Lastly there’s the mise-en scene. Though such sights had been described in novels for centuries, Browning’s Dracula was arguably the movie that popularised the dilapidated, fog shrouded castle backdrops so beloved by horror traditionalists. It also gave form to the atmosphere of broken, corrupt decadence described in the novel. This was expanded (and undeniably improved) upon in James Whale’s Frankenstein and Karl Freund’s The Mummy, but Dracula provided the blueprints clearly. You don’t need to think hard to guess how influential the hedonistic, sinister aesthetic of Dracula is. It’s lived on through a huge number of influential horror films. You see it in the movies of Hammer, Tim Burton and countless others. You also see it every October 31, as you arm yourselves against the hordes of children harrying you for rotten teeth and cold hard cash.
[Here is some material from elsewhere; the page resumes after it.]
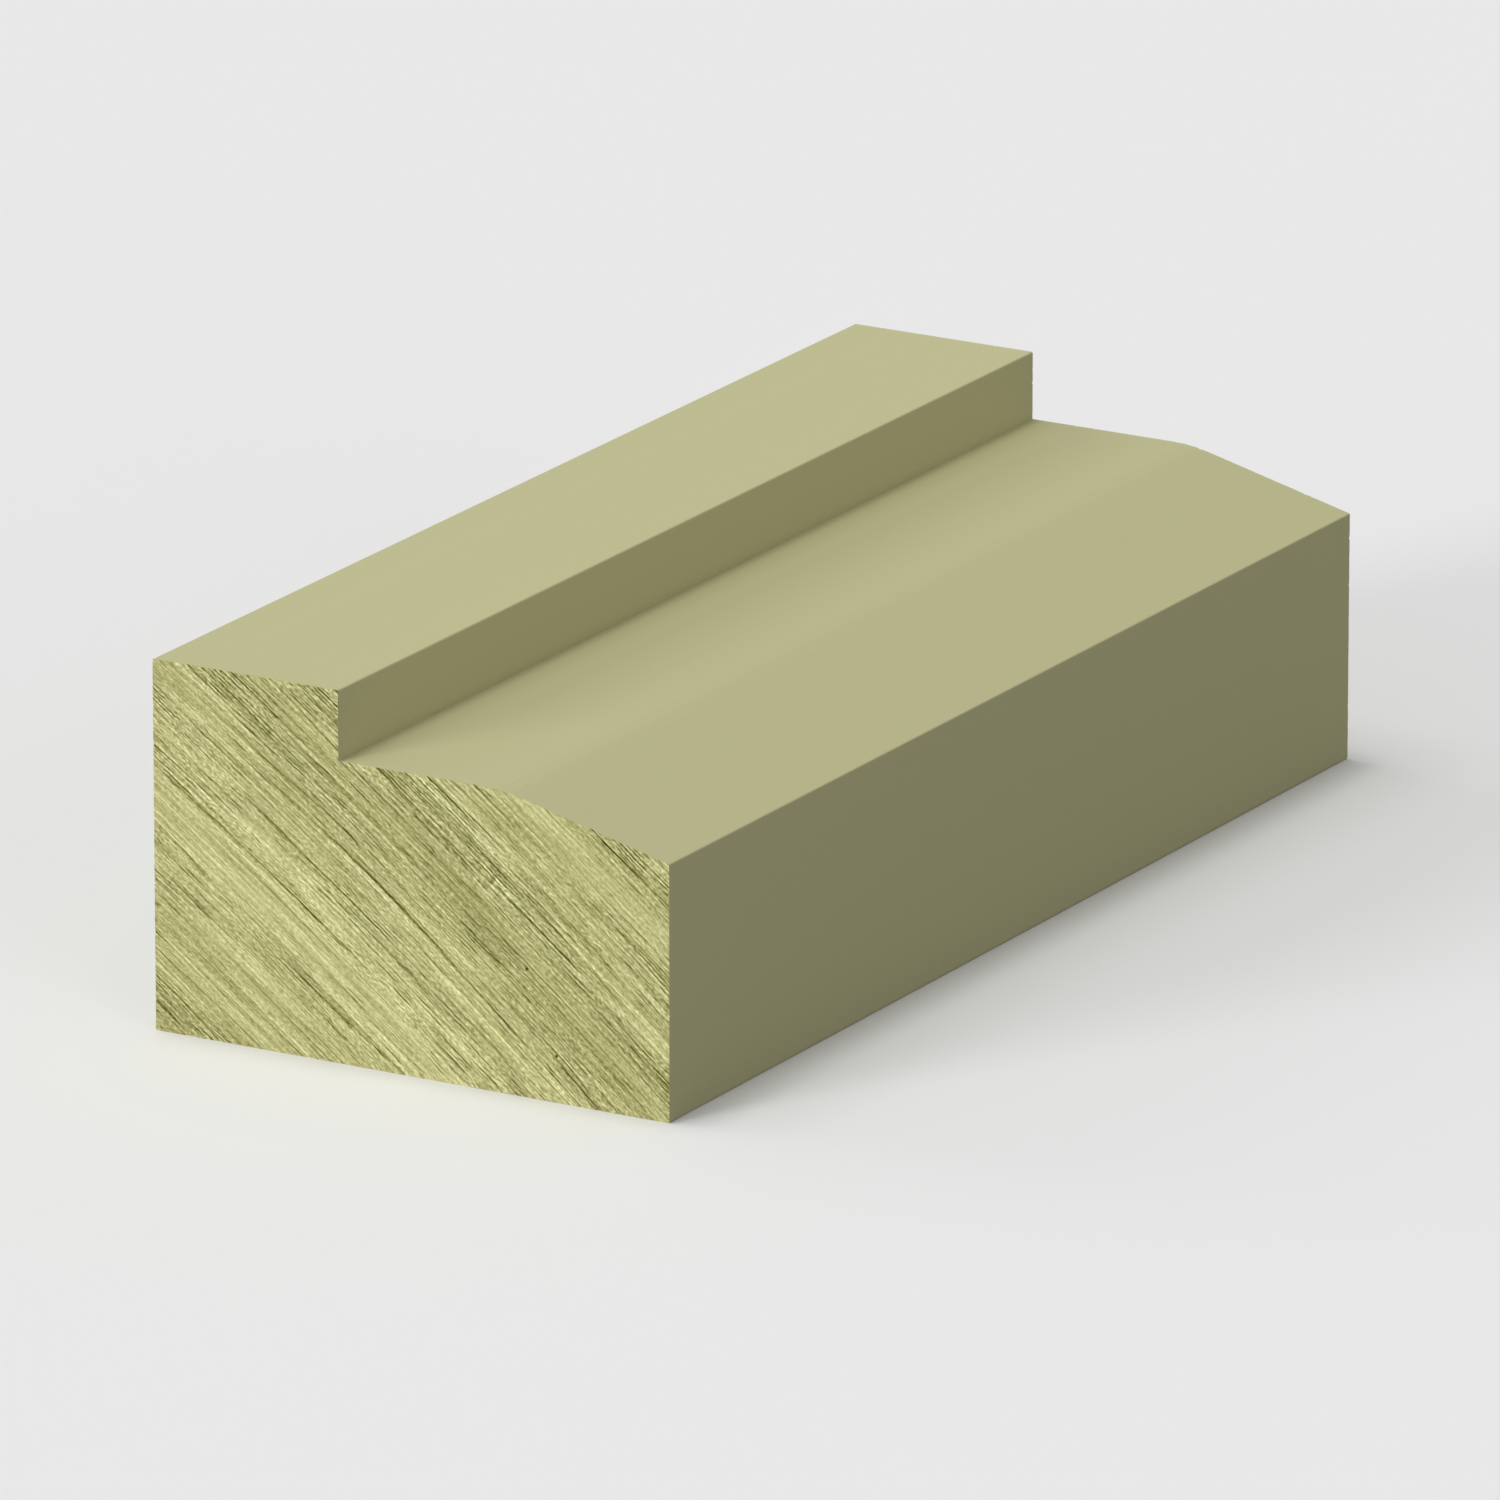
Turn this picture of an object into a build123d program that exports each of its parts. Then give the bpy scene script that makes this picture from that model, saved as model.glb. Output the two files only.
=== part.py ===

Eighty years later we’re still talking about Dracula. Everywhere we look its influence is palpable, and not just in the myriad of remakes, adaptations, spoofs and sequels (the less said about the spectacularly bloody awful Dracula 2000 the better). It’s most enduring legacy is the most obvious though… it made horror sexy. Where the character in Bram Stoker’s novel was a rat-like, repulsive creature (Max Shreck’s Count Orlock from FW Murnau’s 1922 classic Nosferatu was far closer to the spirit of the book’s character) , Lugosi’s was a charming, successful, exotic aristocrat with an irresistible wicked streak that ruffled the feathers of the stiff upper lipped society types, and thrilled the ladies. Browning’s 1931 movie successfully blurred the line between fear and arousal, thus changing cinema forever, giving a lascivious new meaning to the infamous line “children of the night, what music they make.”

There would be no Buffy, no Angel, no Vampire Diaries, no True Blood or any others if Browning, Freund and Lugosi hadn’t blasted the whole thing open.

Probably no Edward Cullen either.

Actually for that last reason alone they can sod off.